◆ Description of the task ◆
Reproduce each line exactly. Skip none.

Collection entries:
* * *
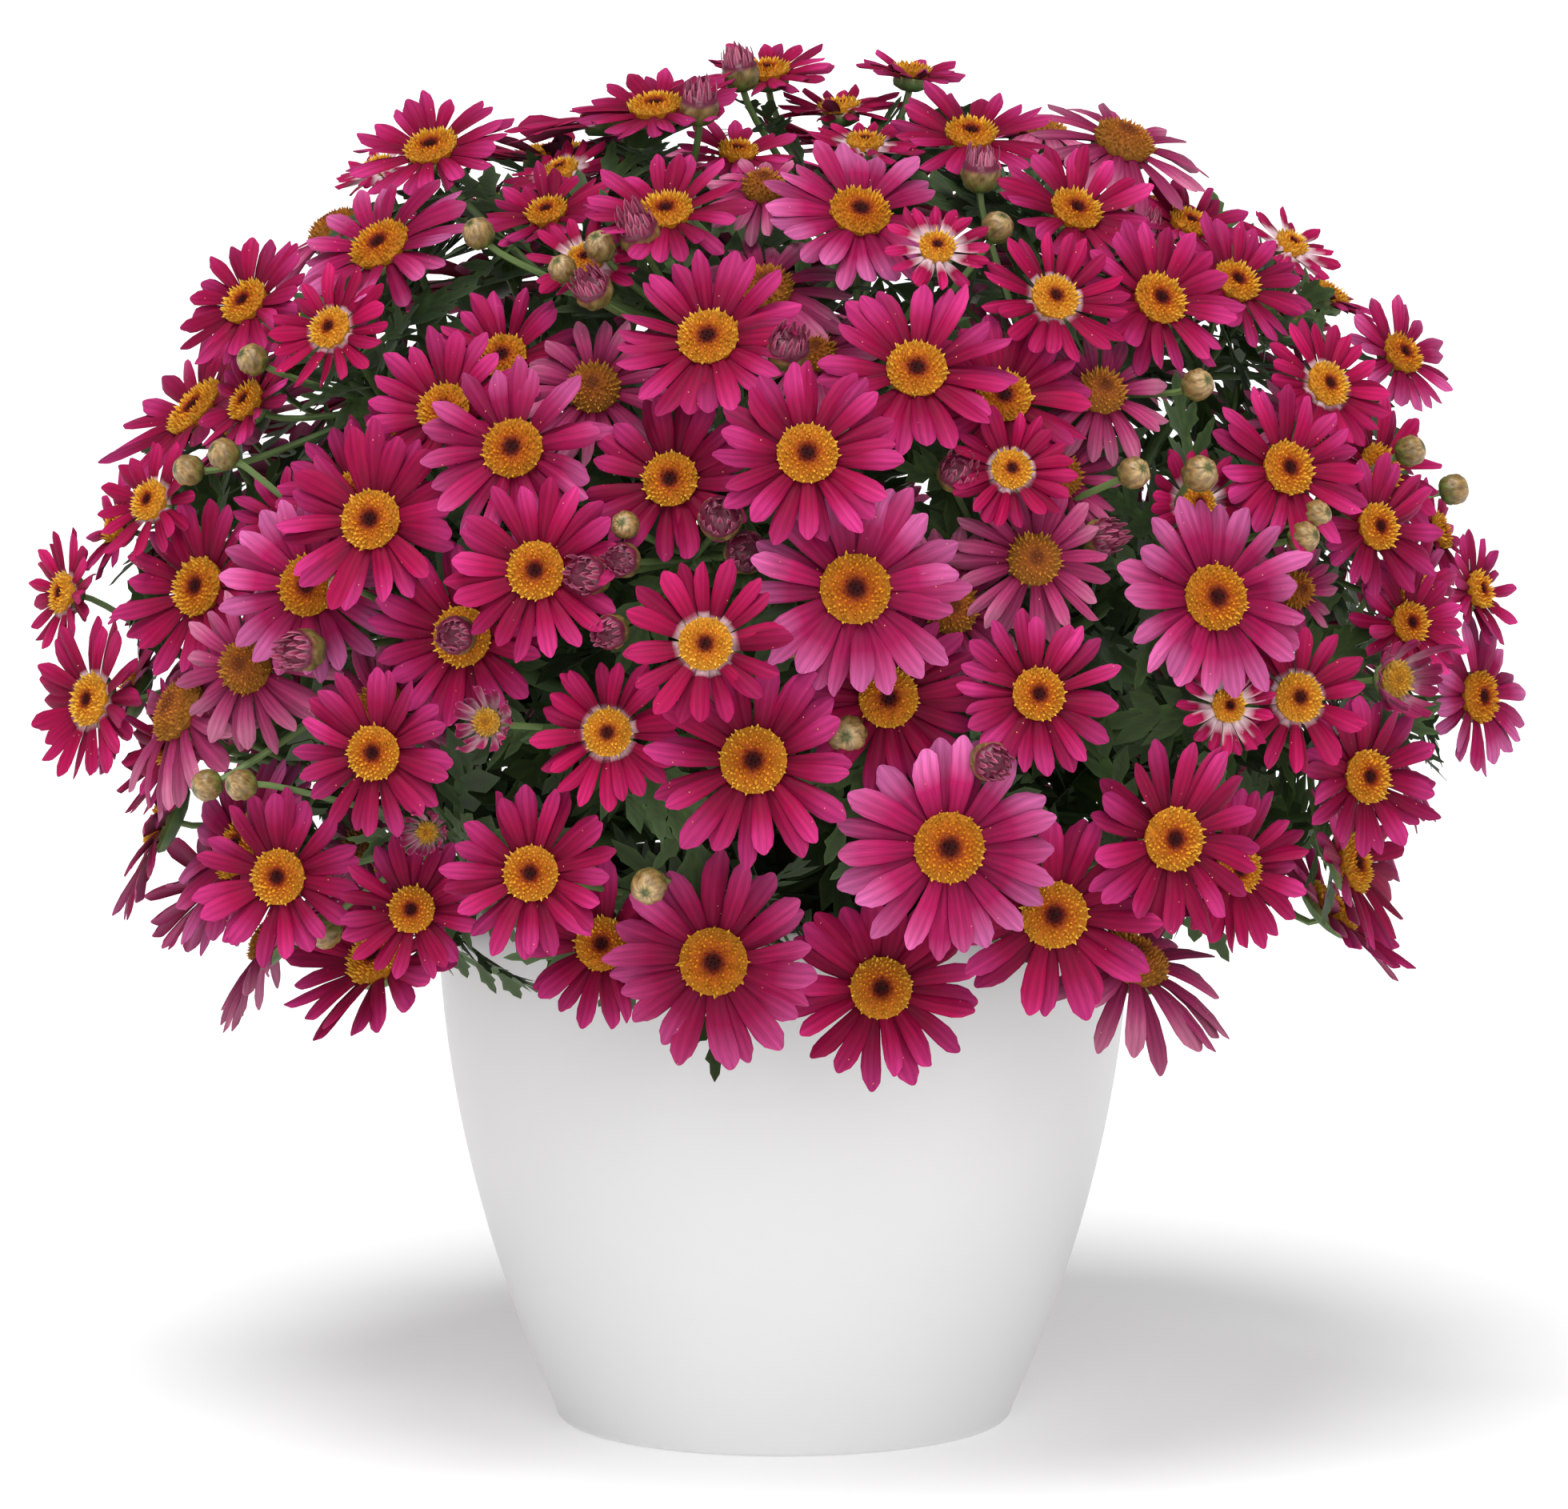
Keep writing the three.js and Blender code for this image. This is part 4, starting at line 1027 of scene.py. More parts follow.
@dataclass(frozen=True)
class GlossyPlastic:
    """White polypropylene, moulded against a satin tool: a soft gloss and a very faintly rippled skin."""

    name: str = "satin_white_polypropylene"
    colour: str = "#E2E2E2"
    shaded: str = "#DDDDDD"
    ripple_size: float = 6.0
    ripple_height: float = 0.012
    cloud_size: float = 45.0
    roughness: tuple = (0.3, 0.38)
    ior: float = 1.49

    def make(self) -> bpy.types.Material:
        """The material: barely clouded white, with ripples of a few millimetres.

        Returns:
            The new material.
        """
        material, tree, shader = new_material(self.name)
        place = add_node(tree, "TexCoord", {}).outputs["Object"]
        coarse, fine = 1 / (self.cloud_size * MM), 1 / (self.ripple_size * MM)
        clouds = add_node(tree, "TexNoise", {"Vector": place, "Scale": coarse, "Detail": 2})
        white = add_node(
            tree, "Mix", {0: clouds.outputs[0], 6: rgba(self.colour), 7: rgba(self.shaded)}, data_type="RGBA"
        )
        gloss = add_node(tree, "MapRange", {0: clouds.outputs[0], 3: self.roughness[0], 4: self.roughness[1]})
        ripples = add_node(tree, "TexNoise", {"Vector": place, "Scale": fine, "Detail": 1})
        skin = add_node(
            tree, "Bump", {"Strength": 1, "Distance": self.ripple_height * MM, "Height": ripples.outputs[0]}
        )
        feed(tree, shader, {
            "Base Color": white.outputs[2], "Roughness": gloss.outputs[0], "Normal": skin.outputs[0],
            "IOR": self.ior,
        })
        return material


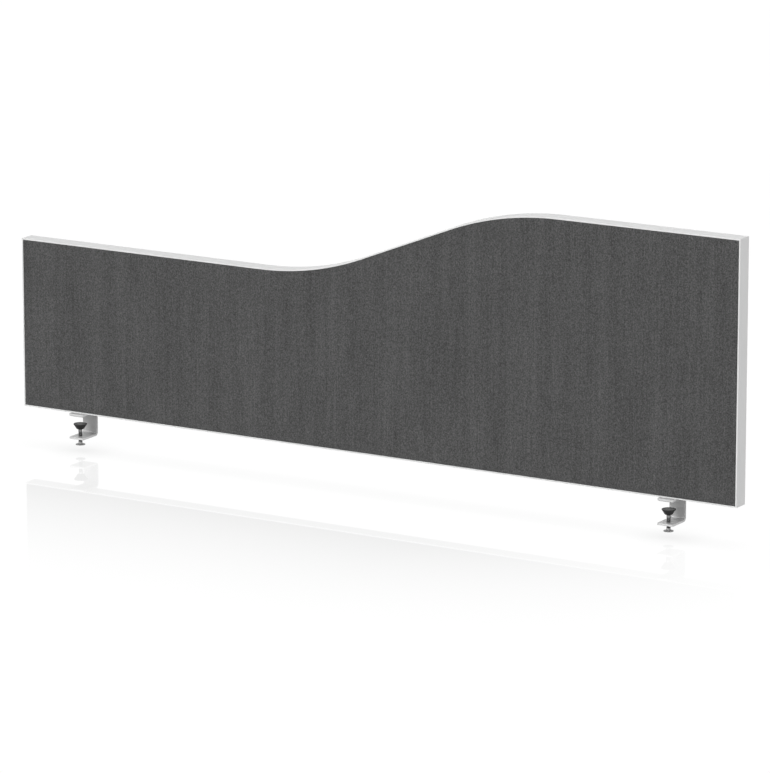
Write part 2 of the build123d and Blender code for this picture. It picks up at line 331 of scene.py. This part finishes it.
def zinc_steel(name, dark, light, shaded_span=None):
    """Zinc-plated steel: turning marks round the axis and dull patches.

    The last argument is the lowest and highest place of a thread, coloured darker there as painted
    shade.
    """
    s = Shading(name, Metallic=0.9)
    turning = s.noise((40, 40, 6000), 2.0, 0.6)
    patches = s.noise(380, 4.0, 0.6)
    tone = s.total((patches, 0.7), (turning, 0.3))
    # Painted shade: the thread between these heights is coloured darker, standing in for the shade
    # round it.
    if shaded_span:
        low, high = shaded_span
        _, _, z = s.axes("Object")
        below = s.remap(z, 1.0, 0.0, high - THREAD_SHADE_TOP_FADE, high + THREAD_SHADE_TOP_FADE)
        above = s.remap(z, 0.0, 1.0, low - THREAD_SHADE_FOOT_FADE, low + THREAD_SHADE_FOOT_FADE)
        painted_shade = s.calc("MULTIPLY", s.calc("MULTIPLY", below, above), THREAD_SHADE_DARKENS)
        tone = s.calc("SUBTRACT", tone, painted_shade)
    s.colour(tone, dark, light)
    s.roughness(patches, 0.28, 0.52)
    s.bump(s.total((turning, 1.0), (patches, 0.5)), 0.012 * MM, 0.6)
    return s.material


def moulded_black(name, level, rough_low, rough_high, grain_scale, grain_depth):
    """Black moulded plastic or rubber, with a spark-eroded grain and slightly greyed patches."""
    s = Shading(name, Specular_IOR_Level=0.42)
    grain = s.noise(grain_scale, 3.0, 0.6)
    dust = s.noise(240, 4.0, 0.65)
    s.colour(s.total((dust, 0.6), (grain, 0.4)), grey(level * 0.6), grey(level * 1.5))
    s.roughness(grain, rough_low, rough_high)
    s.bump(grain, grain_depth, 0.8)
    return s.material


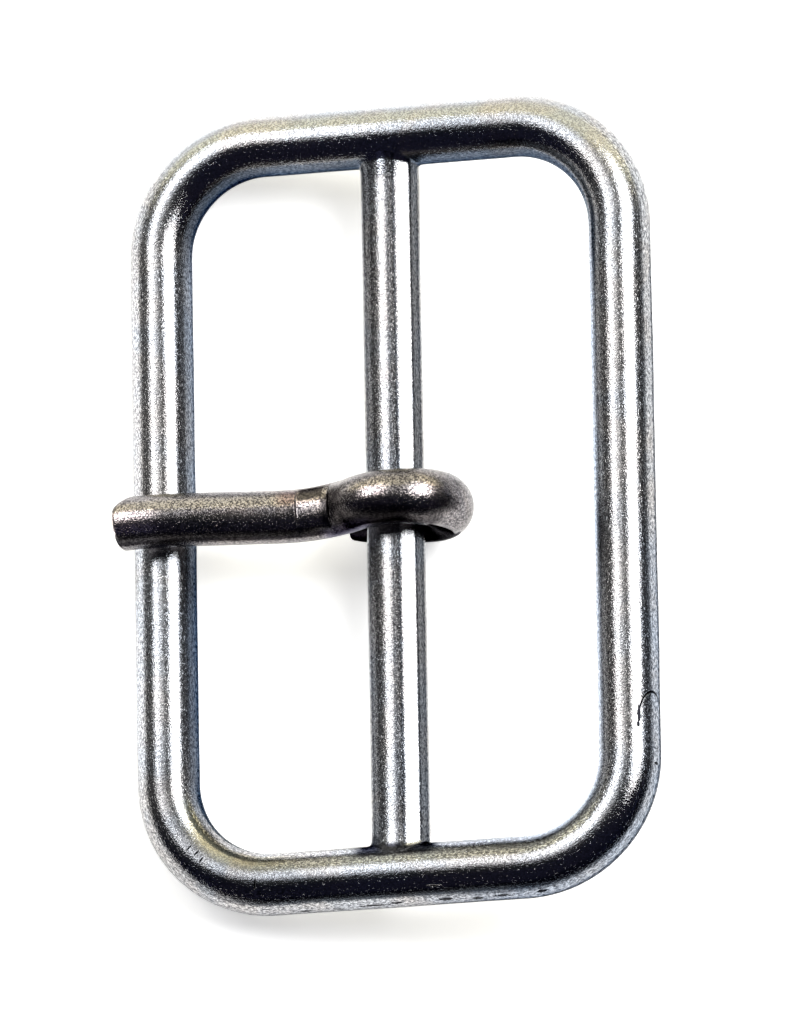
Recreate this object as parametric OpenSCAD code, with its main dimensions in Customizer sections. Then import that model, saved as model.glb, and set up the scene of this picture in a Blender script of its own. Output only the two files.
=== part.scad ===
* * *
◆ Answer to the exercise ◆
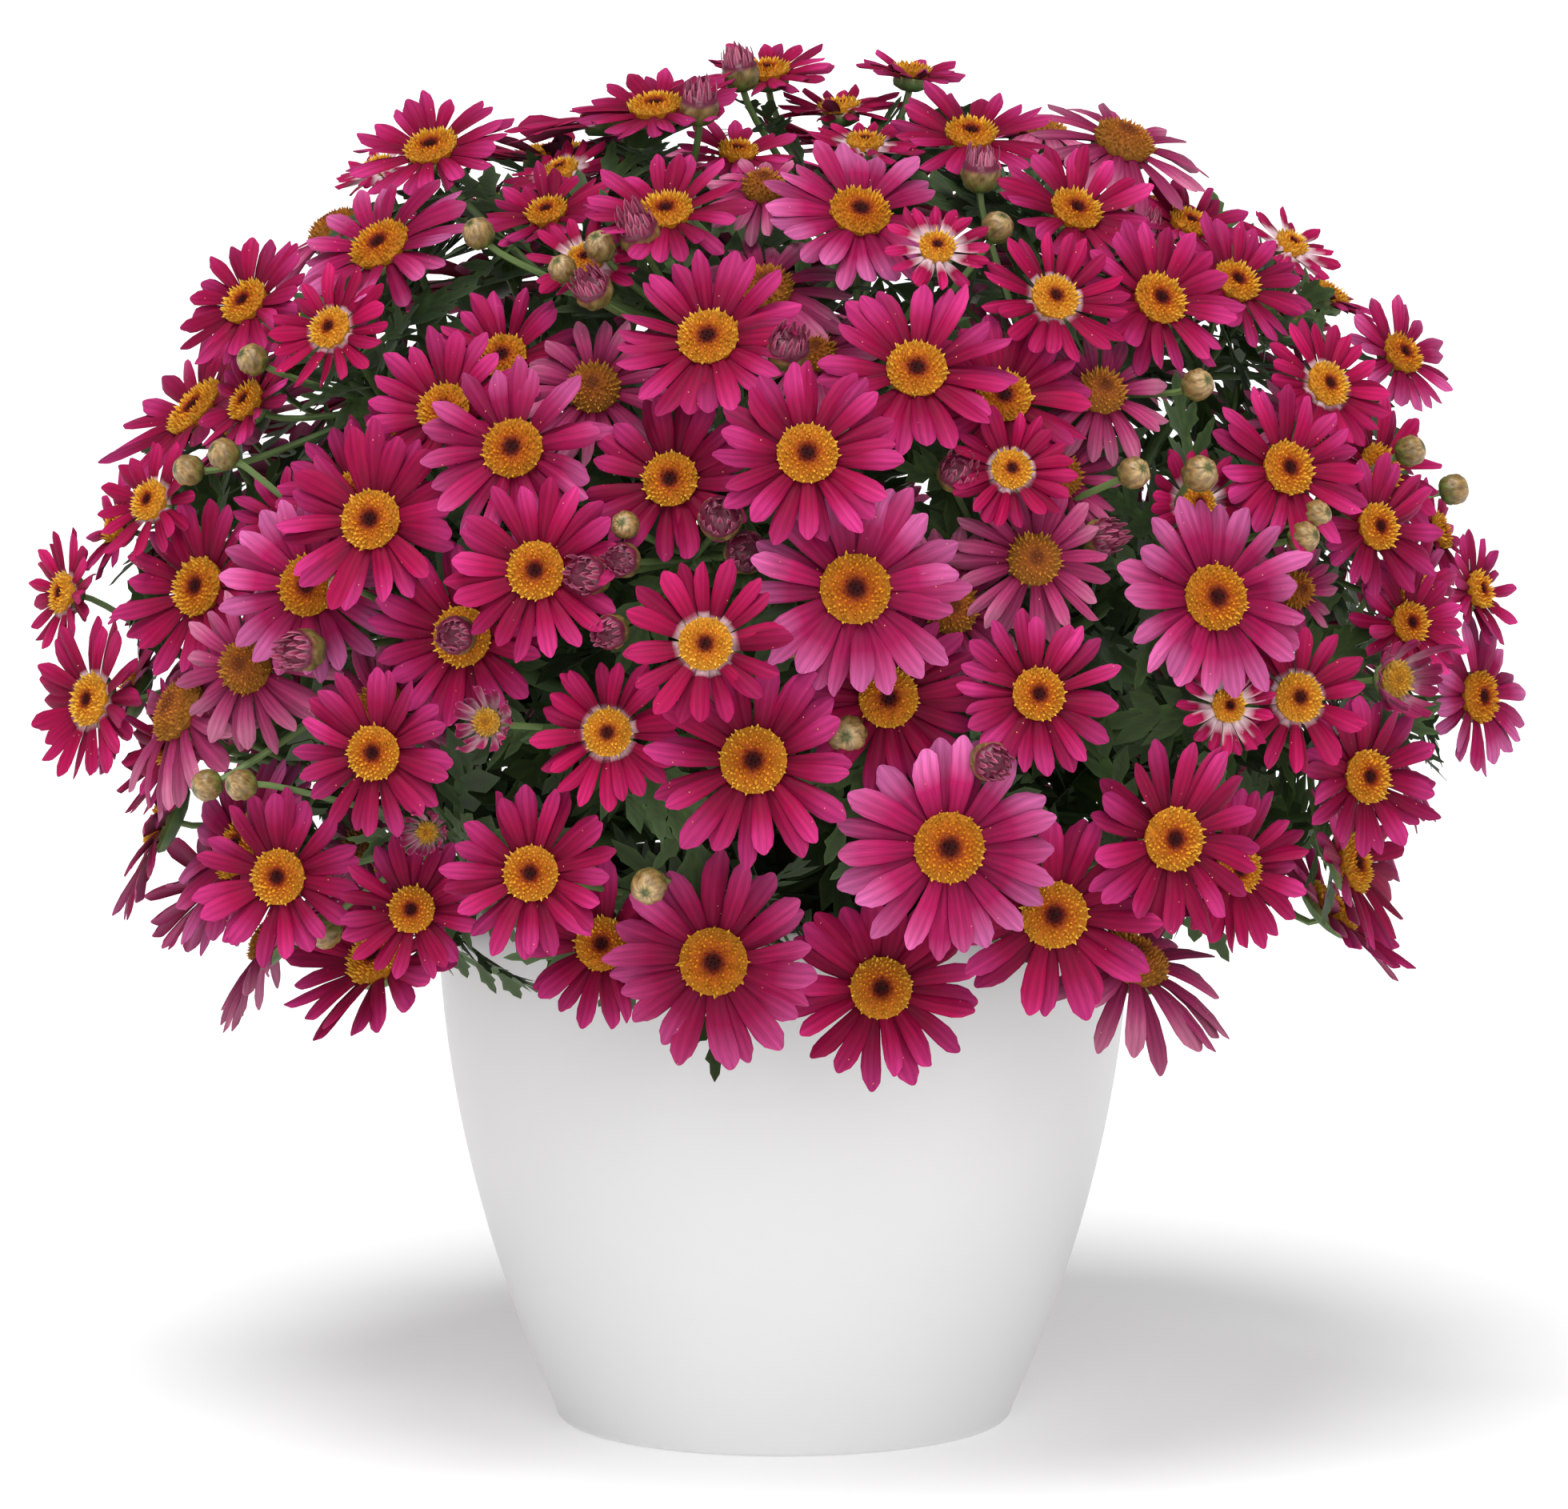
Keep writing the three.js and Blender code for this image. This is part 4, starting at line 1027 of scene.py. More parts follow.
@dataclass(frozen=True)
class GlossyPlastic:
    """White polypropylene, moulded against a satin tool: a soft gloss and a very faintly rippled skin."""

    name: str = "satin_white_polypropylene"
    colour: str = "#E2E2E2"
    shaded: str = "#DDDDDD"
    ripple_size: float = 6.0
    ripple_height: float = 0.012
    cloud_size: float = 45.0
    roughness: tuple = (0.3, 0.38)
    ior: float = 1.49

    def make(self) -> bpy.types.Material:
        """The material: barely clouded white, with ripples of a few millimetres.

        Returns:
            The new material.
        """
        material, tree, shader = new_material(self.name)
        place = add_node(tree, "TexCoord", {}).outputs["Object"]
        coarse, fine = 1 / (self.cloud_size * MM), 1 / (self.ripple_size * MM)
        clouds = add_node(tree, "TexNoise", {"Vector": place, "Scale": coarse, "Detail": 2})
        white = add_node(
            tree, "Mix", {0: clouds.outputs[0], 6: rgba(self.colour), 7: rgba(self.shaded)}, data_type="RGBA"
        )
        gloss = add_node(tree, "MapRange", {0: clouds.outputs[0], 3: self.roughness[0], 4: self.roughness[1]})
        ripples = add_node(tree, "TexNoise", {"Vector": place, "Scale": fine, "Detail": 1})
        skin = add_node(
            tree, "Bump", {"Strength": 1, "Distance": self.ripple_height * MM, "Height": ripples.outputs[0]}
        )
        feed(tree, shader, {
            "Base Color": white.outputs[2], "Roughness": gloss.outputs[0], "Normal": skin.outputs[0],
            "IOR": self.ior,
        })
        return material


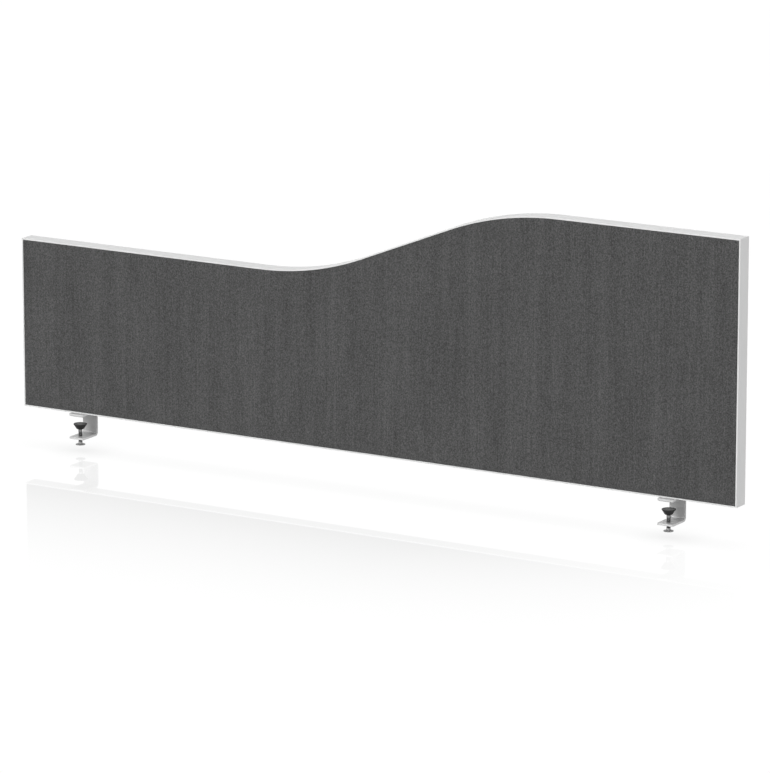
Write part 2 of the build123d and Blender code for this picture. It picks up at line 331 of scene.py. This part finishes it.
def zinc_steel(name, dark, light, shaded_span=None):
    """Zinc-plated steel: turning marks round the axis and dull patches.

    The last argument is the lowest and highest place of a thread, coloured darker there as painted
    shade.
    """
    s = Shading(name, Metallic=0.9)
    turning = s.noise((40, 40, 6000), 2.0, 0.6)
    patches = s.noise(380, 4.0, 0.6)
    tone = s.total((patches, 0.7), (turning, 0.3))
    # Painted shade: the thread between these heights is coloured darker, standing in for the shade
    # round it.
    if shaded_span:
        low, high = shaded_span
        _, _, z = s.axes("Object")
        below = s.remap(z, 1.0, 0.0, high - THREAD_SHADE_TOP_FADE, high + THREAD_SHADE_TOP_FADE)
        above = s.remap(z, 0.0, 1.0, low - THREAD_SHADE_FOOT_FADE, low + THREAD_SHADE_FOOT_FADE)
        painted_shade = s.calc("MULTIPLY", s.calc("MULTIPLY", below, above), THREAD_SHADE_DARKENS)
        tone = s.calc("SUBTRACT", tone, painted_shade)
    s.colour(tone, dark, light)
    s.roughness(patches, 0.28, 0.52)
    s.bump(s.total((turning, 1.0), (patches, 0.5)), 0.012 * MM, 0.6)
    return s.material


def moulded_black(name, level, rough_low, rough_high, grain_scale, grain_depth):
    """Black moulded plastic or rubber, with a spark-eroded grain and slightly greyed patches."""
    s = Shading(name, Specular_IOR_Level=0.42)
    grain = s.noise(grain_scale, 3.0, 0.6)
    dust = s.noise(240, 4.0, 0.65)
    s.colour(s.total((dust, 0.6), (grain, 0.4)), grey(level * 0.6), grey(level * 1.5))
    s.roughness(grain, rough_low, rough_high)
    s.bump(grain, grain_depth, 0.8)
    return s.material


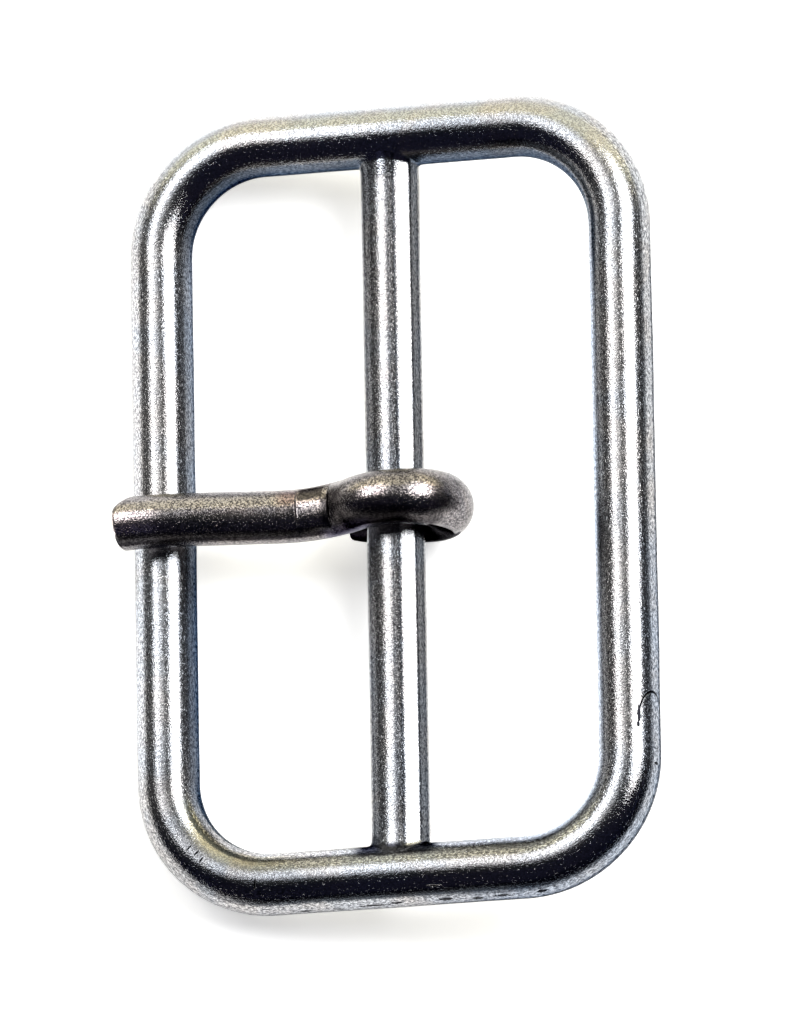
Recreate this object as parametric OpenSCAD code, with its main dimensions in Customizer sections. Then import that model, saved as model.glb, and set up the scene of this picture in a Blender script of its own. Output only the two files.
=== part.scad ===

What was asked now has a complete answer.